Neben der Tatsache, dass ich auch heute noch Nichtraucherin bin. Gestört haben mich Raucher allerdings nie. In einigen Momenten gehören sie irgendwie auch dazu, so wie im Stadion. Wenn ich in Kaiserslautern in der Westkurve auf dem Betzenberg stehe, macht die nervöse Zigarette des Nebenmanns auch ein bisschen die Stimmung mit aus. Trotzdem bin ich froh, dass das Rauchen kaum noch irgendwo erlaubt ist. Letztens saß ich aus Platzgründen in einem Restaurant im Raucherbereich und das Essen schmeckte nicht mal halb so gut im Dunst der Zigarette. Dann sitze ich lieber kurz alleine am Tisch, wenn die Raucherfreunde vor die Tür gehen. Dafür gibt es ja heutzutage zum Glück das Smartphone.
Fluch und Segen
Als das Rauchverbot in Gaststätten eingeführt wurde, rauchte ich noch keine zwei Jahre. Somit war das Rauchen in der Kneipe für mich keine liebgewonne Selbstverständlichkeit, sondern schon immer eine Ausnahme, die natürlich umso mehr genutzt wurde, je mehr sie sich einem auftat. Wann immer irgendwo ein Aschenbecher in Sicht war – sei es im Flughafen, in Zügen oder Gaststätten – wirkte das wie eine Aufforderung, sich hier und sofort eine Zigarette anzustecken. Gerade weil es für junge Raucher eher als Tabu galt, in geschlossenen Räumen zu rauchen.
Auch auf Reisen in der amerikanischen Provinz wurde im Motel das Raucherzimmer ausgewählt. Auch wenn wir uns wenig später dazu entschlossen, draußen zu rauchen, da der Gestank im Zimmer selbst nicht auszuhalten war.

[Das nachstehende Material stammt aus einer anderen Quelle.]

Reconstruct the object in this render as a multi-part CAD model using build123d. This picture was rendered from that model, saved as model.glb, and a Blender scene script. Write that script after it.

Somit war man als ehemaliger Raucher, wie ich es bin, immer zwiegespalten, wenn es ums Rauchen in der Kneipe ging. Einerseits missfiel es einem, mit dicker Jacke umständlich das Lokal zu verlassen, um seine Nikotinsucht zu befriedigen. Und auch mancher Nichtraucher nimmt dichten Zigarettenqualm lieber hin, als die Möglichkeit jede paar Minuten alleine am Tisch zu sitzen. Andererseits findet man als Raucher oft am nächsten Tag, angesichts des Gestanks der Klamotten und der komplett leeren Zigarettenschachtel, ein Rauchverbot gar nicht so verkehrt. Somit ist das Gesetz, je nachdem, von welchem Zeitpunkt es der Raucher betrachtet (am feuchtfröhlichen Abend oder am Tag danach) Fluch und Segen zugleich.